Seems like a simple enough life and Eli is definitely into simple – he fully believes in the power that resides at the end of his gun and all the rewards that come with it. He delights in killing. You could say it’s his dream job. On the flip side, Charlie is sensitive and, though he kills as many as Eli, he is starting to question the Commodore’s moral authority. When Charlie wonders aloud about the Commodore’s motives, Eli rebuffs him. For Eli, there is no room for nuance, no room for doubt – we are hired-we kill-they deserve it. This comforting fiction is not available to someone like Charlie. He is much too wise to ways of the world to accept that fool’s gold.
Eli exudes toughness – even pretending to cry one night only to laugh in Charlie’s face when he comes to comfort him. He is cold and brutal. Though the younger of the two, he is also the one in charge – the Commodore trusts Eli with the full details of each and every job, not Charlie. But, the relationship between the Sisters is not all it seems – time and turmoil will soon reveal all.

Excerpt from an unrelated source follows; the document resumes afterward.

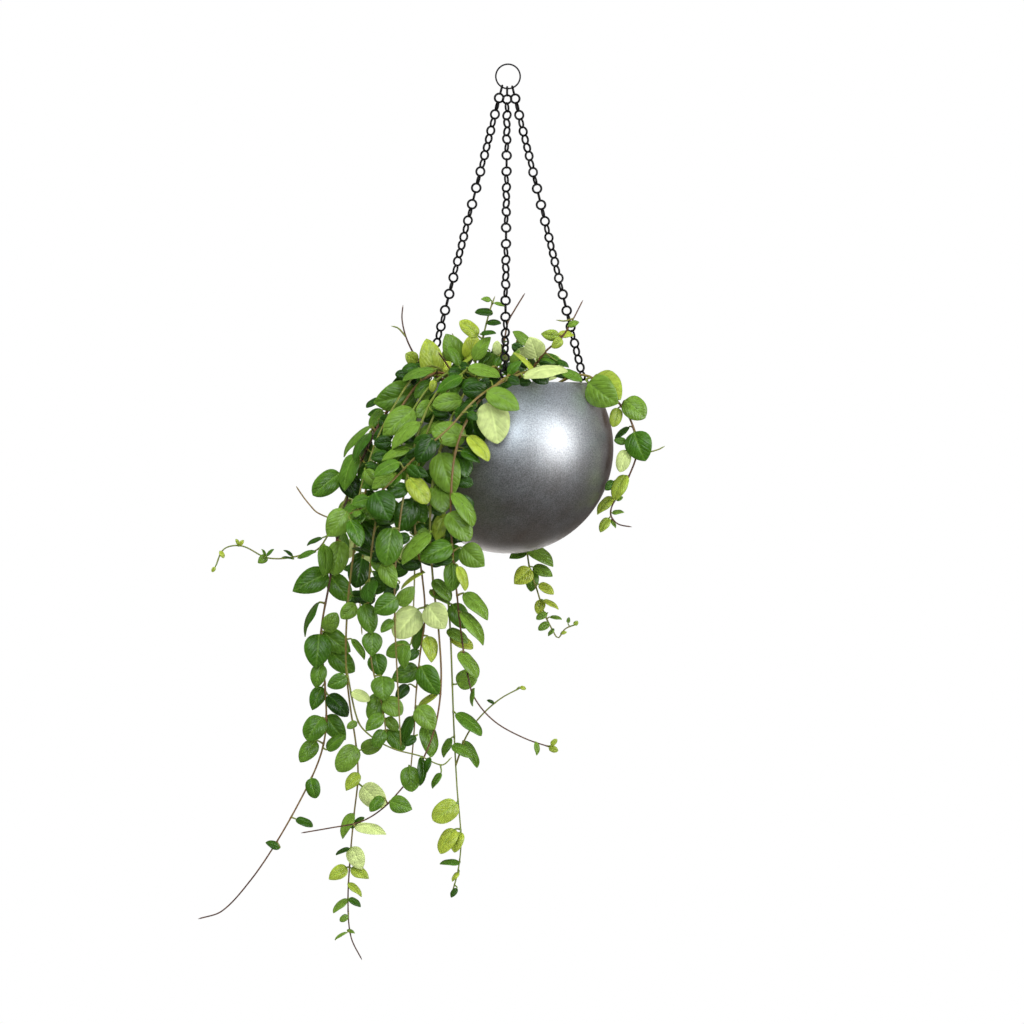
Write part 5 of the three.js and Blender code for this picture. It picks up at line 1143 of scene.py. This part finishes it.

Fundamentally, TSB is a film about masculinity and how it expresses itself in a given society. Through the Sisters, that expression is pure brutality. Their brutality, though, is borrowed – afterall, the Commodore is the one paying them. If the Commodore wanted the killing to stop – it would stop. Cogs in a machine, the Sisters, nevertheless, are men at their worst – they kill not in defense, nor to protect those they love or the vulnerable or the weak, but to sustain power they will never get anywhere near to and to enrich themselves along the way.
Despite all the killing, signs of male tenderness are scattered here and there. Charlie sleeps with a soft red shawl given to him by his girlfriend. Each night he holds it to his face and breathes in deeply. It’s telling that this loving expression of male tenderness is kept private. Charlie kills for the Commodore just like his brother, but his tenderness – also shown while trying to save horses from a fire and in a funny/touching scene involving a prostitute – is well hidden and the larger society is a poorer one for it.
As a western, we get the usual eye full of big skies, wide open spaces and majestic mountains. Plenty of mud, blood and men in saloons looking drunk and dangerous, too. The production is very pleasing to the eye and ear. It also has room for smaller moments involving toothbrushes, that shawl and a big fat spider to flesh out character, provide brief bits of ironic perversity and to take us, with icky efficiency, into our worst sleepytime fears.
But, that “chorus,” wow – once you see it and hear it and feel it, you cannot forget it. Not only did it remind me of that Hip song, but it also reminded me of a 2005 film called, “The Loneliest Planet.”
In it, Gael Garcia Bernal (“Amores Perros”, “Even the Rain”) and Hani Furstenberg (“Campfire”) play a young couple backpacking through the Caucasus Mountains. They walk and walk and we watch and watch and, then, something devastating happens. All that nothing leads to everything.
TSB’s “everything” is a brutally decisive moment that not only spins us off into an unexpected place far darker and emotionally devastating than we ever expected, but it also, somehow, magically transforms everything that preceded it. Up to this point, though well drawn and half-ways compelling, as characters, Eli and Charlie contained little depth and made only the softest of impressions. Afterwards, they transform before our eyes into figures of great tragedy deserving of our greatest sympathy – the before and after contrast is that stark. Their relationship to each other, too, changes. But, most importantly, from the very start, those changes were always present in embryonic form. All they needed were the right set of circumstances to push them out into the world all bloodied and bawling.
What follows are moments that are haunted and sick with the stench of death and the reek of end times come at last. Rich in irony, bathed in the blood of a long delayed reckoning, the final moments are also moving and otherworldly. God might be dead but the divine is still possible.
As TSB reached its midway point, I was about to reach over for the remote to shut it off. Am I glad I didn’t. How could this be?
It’s as if some guy, who you long ago dismissed as a doofus, got up at your birthday party and delivered a speech that moved you so deeply it brought tears to your eyes. “How the hell did that happen?” Who knows? Shut up and just enjoy the fact that it did.
A round of steady applause to book writer Patrick DeWitt, co-screenwriter Thomas Bidegain and co-screenwriter/director Jacques Audiard. Together they have created something unique and uncompromising. They seem to have captured all the boredom, cruelty, cheap thrills, and, yes, even the last few crumbs of tenderness that the people and places of 1850s America had to offer a stranger.
That they did it with patience, sensitivity and a remarkable feel for the savagery and softness of the human heart is all the more remarkable.